EXERCISE BRIEF — Set down, exactly as written, only the lines starting with the one that holds "rail_front();" and ending with the one that holds "for corner in".

SOURCE MATERIAL —

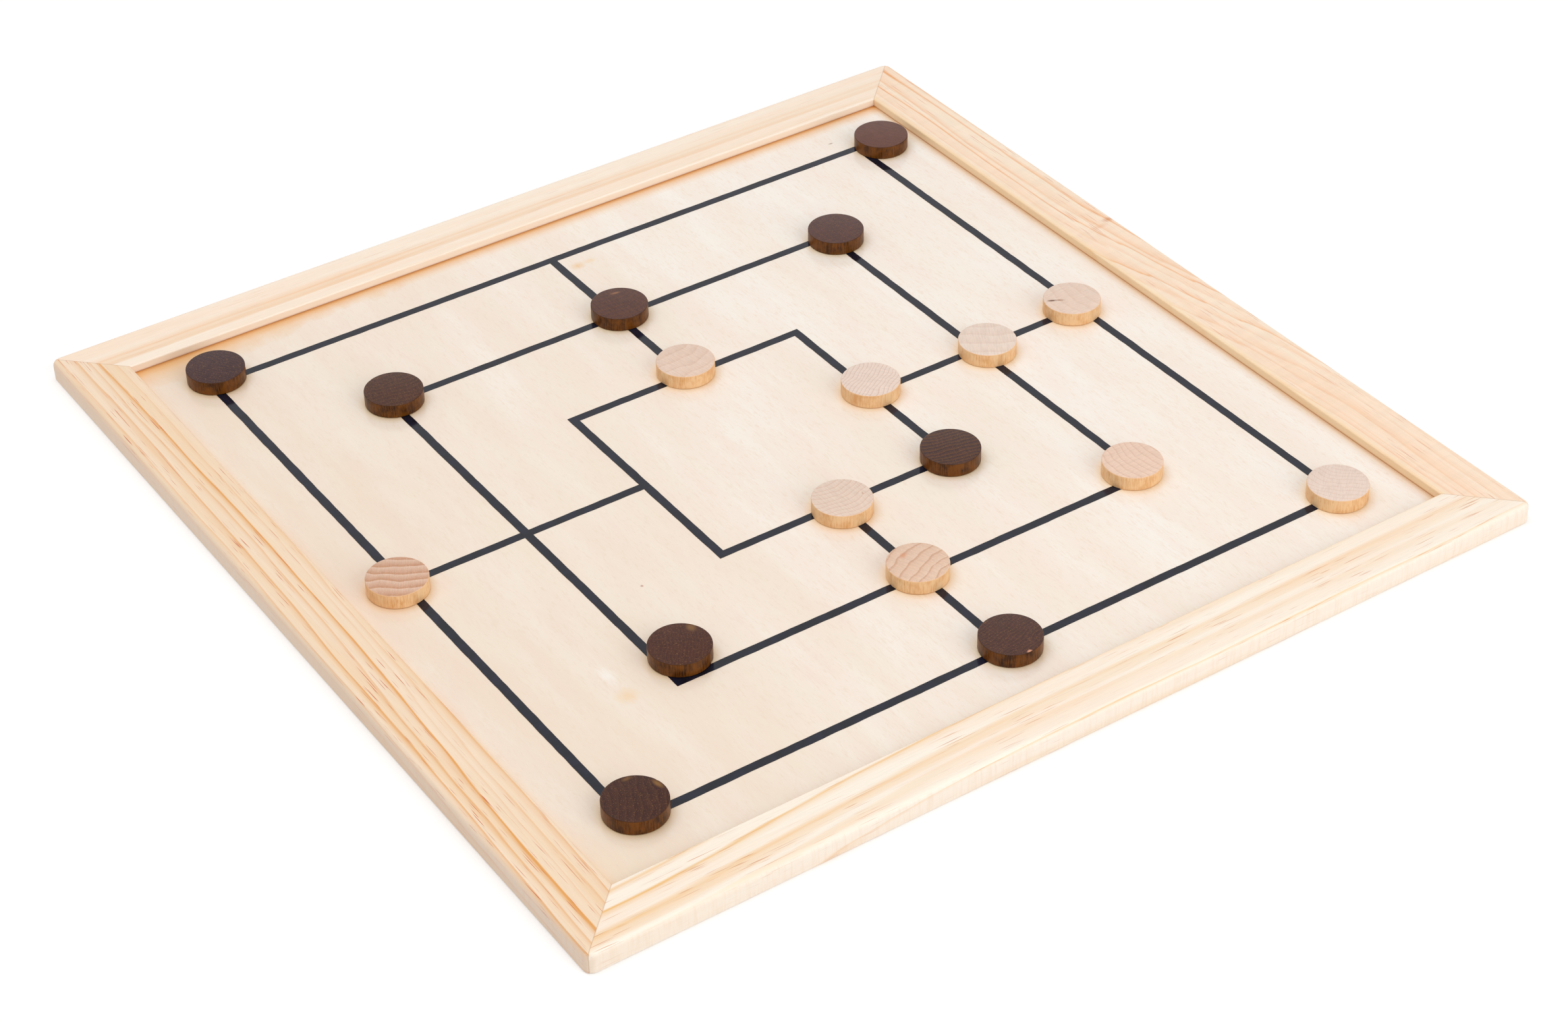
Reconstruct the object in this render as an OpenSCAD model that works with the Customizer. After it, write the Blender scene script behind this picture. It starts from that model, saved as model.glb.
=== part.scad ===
// Nine men's morris board: a mitred pine frame round a recessed plywood panel
// with printed lines, and eighteen loose wooden men.
// +X runs along the front rail, +Y towards the back rail and +Z up.
// The origin is the middle of the frame, on the surface that it stands on.

/* [Frame] */
// Outside length of each side of the frame
board_side = 350; // [310:1:410]
// Width of a rail, seen from above
rail_w = 20.5; // [18:0.5:26]
// Thickness of a rail
rail_h = 7.4; // [6.6:0.1:10]
// Radius of the rounded outer top edge
shoulder_r = 2.1; // [0.5:0.1:2.8]
// Radius of the eased outer bottom edge
foot_r = 0.6; // [0.2:0.1:1.5]
// Radius of the eased inner top edge
lip_r = 0.5; // [0.2:0.1:1.2]
// Radius of the frame's upright corners
corner_r = 3; // [2.9:0.1:5]

/* [Panel] */
// Width of the rebate under a rail that takes the panel's edge
rebate_w = 8; // [4:0.5:10]
// Thickness of the plywood
panel_t = 4; // [3:0.1:4.6]
// How far the panel's back lies above the surface that the frame stands on
panel_recess = 0.4; // [0.2:0.1:1]
// Thickness of the face veneer and of the back veneer
veneer_t = 0.9; // [0.5:0.1:1.2]
// Gap between the panel's edge and the rebate's wall
panel_gap = 0.25; // [0.1:0.05:0.5]

/* [Print] */
// Distance from a rail to the outer square's line centre, on the panel
print_margin = 21.3; // [20:0.1:40]
// Side of the middle square as a share of the outer one
middle_share = 0.6675; // [0.6:0.0005:0.72]
// Side of the inner square as a share of the outer one
inner_share = 0.335; // [0.3:0.0005:0.4]
// Width of a printed line
line_w = 3; // [2:0.1:4]
// Thickness of the ink
ink_t = 0.1; // [0.05:0.01:0.2]
// How far the print lies off the frame's middle, along X
print_dx = -1.9; // [-4:0.1:4]
// How far the print lies off the frame's middle, along Y
print_dy = -0.7; // [-4:0.1:4]

/* [Men] */
// Diameter of a man
man_d = 20; // [14:0.5:24]
// Thickness of a man
man_t = 5; // [3:0.1:8]
// Radius of a man's eased edges
man_edge = 0.3; // [0.1:0.05:1]

/* [Hidden] */
$fn = 96;

// Spare length by which a cutting shape runs past what it cuts
over = 1;
half = board_side / 2;
// Height of the playing surface, which is also the top of the rebate
play_z = panel_recess + panel_t;
// Inside length of each side of the frame
opening = board_side - 2 * rail_w;
panel_side = opening + 2 * (rebate_w - panel_gap);
core_t = panel_t - 2 * veneer_t;
// Sides of the three squares, between line centres
print_side = opening - 2 * print_margin;
middle_side = print_side * middle_share;
inner_side = print_side * inner_share;
ink_z = play_z + ink_t;

// Half sides of the three squares, from the outer one in
rings = [print_side / 2, middle_side / 2, inner_side / 2];

// Where the dark men stand: the square (0 is the outer one), the point on it
// along X and Y (-1, 0 or 1), and how far off the point the man was put down
dark_places = [
    [0, -1, 1, 2.9, 2.4],
    [0, 1, 1, 8.1, -3.7],
    [1, -1, 1, 1.3, -0.1],
    [1, 0, 1, 1.1, 0],
    [1, 1, 1, 0.8, -3.8],
    [2, 1, -1, -0.9, -0.8],
    [1, -1, -1, 6.6, 9.6],
    [0, -1, -1, 3.3, 3.3],
    [0, 0, -1, 1.1, 0.2]
];

// Where the light men stand, in the same form
light_places = [
    [2, 0, 1, 0.7, 1.6],
    [0, -1, 0, -2.5, -1.2],
    [2, 1, 0, 0.3, 0.8],
    [1, 1, 0, 2.0, -2.8],
    [0, 1, 0, -3.4, 0.4],
    [2, 0, -1, -0.7, -3.1],
    [1, 0, -1, -0.8, 0.4],
    [1, 1, -1, -2.1, 3.6],
    [0, 1, -1, -1.1, 0.5]
];

// A man's place on the board in millimetres
function man_at(place) = [
    print_dx + rings[place[0]] * place[1] + place[3],
    print_dy + rings[place[0]] * place[2] + place[4],
    ink_z
];

// What is cut away from the top left corner of a profile to round it off
module round_waste(r) {
    difference() {
        translate([-over, -r]) square([r + over, r + over]);
        translate([r, -r]) circle(r);
    }
}

// The moulding's section: x runs from the outer side inwards and y is height
module rail_section() {
    difference() {
        square([rail_w, rail_h]);
        translate([0, rail_h]) round_waste(shoulder_r);
        mirror([0, 1]) round_waste(foot_r);
        translate([rail_w, rail_h]) mirror([1, 0]) round_waste(lip_r);
        translate([rail_w - rebate_w, -over]) square([rebate_w + over, play_z + over]);
    }
}

// The section that is turned about an upright corner's centre
module corner_section() {
    difference() {
        square([corner_r, rail_h]);
        translate([corner_r, rail_h]) mirror([1, 0]) round_waste(shoulder_r);
        translate([corner_r, 0]) mirror([1, 0]) mirror([0, 1]) round_waste(foot_r);
    }
}

// The front quarter of the frame, seen from above, out to both mitres
module mitre_wedge() {
    reach = half + over;
    translate([0, 0, -over])
        linear_extrude(rail_h + 2 * over)
            polygon([[0, 0], [-reach, -reach], [reach, -reach]]);
}

// One rail, lying at the front, with a mitre at each end
module rail() {
    corner_at = half - corner_r;
    intersection() {
        union() {
            translate([-corner_at, -half, 0])
                rotate([90, 0, 90])
                    linear_extrude(2 * corner_at) rail_section();
            for (side = [-1, 1])
                translate([side * corner_at, -corner_at, 0])
                    rotate_extrude() corner_section();
        }
        mitre_wedge();
    }
}

module rail_front() {
    color("#f2dcb8") rail();
}

module rail_right() {
    color("#f5d6b4") rotate([0, 0, 90]) rail();
}

module rail_back() {
    color("#f7dfc6") rotate([0, 0, 180]) rail();
}

module rail_left() {
    color("#eec896") rotate([0, 0, 270]) rail();
}

// One ply of the panel, from height z up
module ply(z, thickness) {
    translate([-panel_side / 2, -panel_side / 2, z])
        cube([panel_side, panel_side, thickness]);
}

module panel_face() {
    color("#f3e6d0") ply(play_z - veneer_t, veneer_t);
}

module panel_core() {
    color("#dcc7a2") ply(panel_recess + veneer_t, core_t);
}

module panel_back() {
    color("#e9d9bd") ply(panel_recess, veneer_t);
}

// A printed square whose line is centred on the given side
module ring(side) {
    difference() {
        square(side + line_w, center = true);
        square(side - line_w, center = true);
    }
}

// The four lines that join the middles of the squares' sides
module spokes() {
    spoke_len = (print_side - inner_side) / 2;
    for (turn = [0:90:270])
        rotate(turn)
            translate([inner_side / 2, -line_w / 2]) square([spoke_len, line_w]);
}

module printed_lines() {
    color("#2b2b30")
        translate([print_dx, print_dy, play_z])
            linear_extrude(ink_t)
                union() {
                    for (half_side = rings) ring(2 * half_side);
                    spokes();
                }
}

// A disc with eased edges, standing on z = 0
module man() {
    rotate_extrude()
        difference() {
            square([man_d / 2, man_t]);
            translate([man_d / 2, man_t]) mirror([1, 0]) round_waste(man_edge);
            translate([man_d / 2, 0]) mirror([1, 0]) mirror([0, 1]) round_waste(man_edge);
        }
}

module dark_man(i) {
    color("#4d3527") translate(man_at(dark_places[i])) man();
}

module light_man(i) {
    color("#e8c9a2") translate(man_at(light_places[i])) man();
}

rail_front();
rail_right();
rail_back();
rail_left();
panel_face();
panel_core();
panel_back();
printed_lines();
for (i = [0:8]) dark_man(i);
for (i = [0:8]) light_man(i);
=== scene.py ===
# Nine men's morris board: pine rails, a lacquered panel, printed lines and turned men.
import math
import bmesh
import bpy
from mathutils import Matrix, Vector


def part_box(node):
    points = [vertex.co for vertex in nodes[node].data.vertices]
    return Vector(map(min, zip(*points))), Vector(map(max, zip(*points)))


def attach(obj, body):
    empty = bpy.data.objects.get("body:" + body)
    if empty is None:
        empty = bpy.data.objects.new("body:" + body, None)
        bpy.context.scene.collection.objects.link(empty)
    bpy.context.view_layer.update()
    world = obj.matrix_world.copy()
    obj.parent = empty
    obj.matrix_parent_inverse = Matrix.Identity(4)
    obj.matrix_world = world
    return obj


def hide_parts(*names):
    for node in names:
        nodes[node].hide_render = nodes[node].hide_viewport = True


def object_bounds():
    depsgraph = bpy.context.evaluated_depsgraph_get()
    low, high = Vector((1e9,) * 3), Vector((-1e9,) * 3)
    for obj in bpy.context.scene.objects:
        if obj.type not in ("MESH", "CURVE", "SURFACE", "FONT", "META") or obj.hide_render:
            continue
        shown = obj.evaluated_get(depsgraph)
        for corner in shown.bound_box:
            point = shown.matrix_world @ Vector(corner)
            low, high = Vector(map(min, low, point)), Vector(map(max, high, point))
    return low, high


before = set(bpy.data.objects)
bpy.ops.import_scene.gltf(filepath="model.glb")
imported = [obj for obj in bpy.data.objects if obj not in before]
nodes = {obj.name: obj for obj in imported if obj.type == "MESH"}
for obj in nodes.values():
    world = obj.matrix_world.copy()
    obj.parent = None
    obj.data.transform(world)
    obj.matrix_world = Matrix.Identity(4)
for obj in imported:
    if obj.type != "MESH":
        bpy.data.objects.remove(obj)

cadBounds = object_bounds()
mm = 0.001  # everything in Blender is in metres
inMm = (1000, 1000, 1000)  # scales a point's metres to millimetres
halfSide = cadBounds[1][0] / mm  # half the board's side, in millimetres
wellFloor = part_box("panel_face")[1].z / mm  # height of the playing surface, in millimetres
finishIor = 1.5  # lacquer, stain and ink alike
crispAngle = math.radians(50)  # edges sharper than this stay crisp
over = {"data_type": "RGBA"}  # sets a Mix node to lay its second colour over the first
times = {"data_type": "RGBA", "blend_type": "MULTIPLY"}  # or to darken the first by the second


def hexColour(code):  # "#rrggbb" in sRGB to linear red, green, blue and alpha
    parts = [int(code[i:i + 2], 16) / 255 for i in (1, 3, 5)]
    return tuple(c / 12.92 if c <= 0.04045 else ((c + 0.055) / 1.055) ** 2.4 for c in parts) + (1,)


def fillInputs(tree, node, pins):  # links each input to a socket, or sets its value
    for key, value in pins.items():
        if isinstance(value, bpy.types.NodeSocket):
            tree.links.new(value, node.inputs[key])
        else:
            node.inputs[key].default_value = value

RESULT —
rail_front();
rail_right();
rail_back();
rail_left();
panel_face();
panel_core();
panel_back();
printed_lines();
for (i = [0:8]) dark_man(i);
for (i = [0:8]) light_man(i);
=== scene.py ===
# Nine men's morris board: pine rails, a lacquered panel, printed lines and turned men.
import math
import bmesh
import bpy
from mathutils import Matrix, Vector


def part_box(node):
    points = [vertex.co for vertex in nodes[node].data.vertices]
    return Vector(map(min, zip(*points))), Vector(map(max, zip(*points)))


def attach(obj, body):
    empty = bpy.data.objects.get("body:" + body)
    if empty is None:
        empty = bpy.data.objects.new("body:" + body, None)
        bpy.context.scene.collection.objects.link(empty)
    bpy.context.view_layer.update()
    world = obj.matrix_world.copy()
    obj.parent = empty
    obj.matrix_parent_inverse = Matrix.Identity(4)
    obj.matrix_world = world
    return obj


def hide_parts(*names):
    for node in names:
        nodes[node].hide_render = nodes[node].hide_viewport = True


def object_bounds():
    depsgraph = bpy.context.evaluated_depsgraph_get()
    low, high = Vector((1e9,) * 3), Vector((-1e9,) * 3)
    for obj in bpy.context.scene.objects:
        if obj.type not in ("MESH", "CURVE", "SURFACE", "FONT", "META") or obj.hide_render:
            continue
        shown = obj.evaluated_get(depsgraph)
        for corner in shown.bound_box:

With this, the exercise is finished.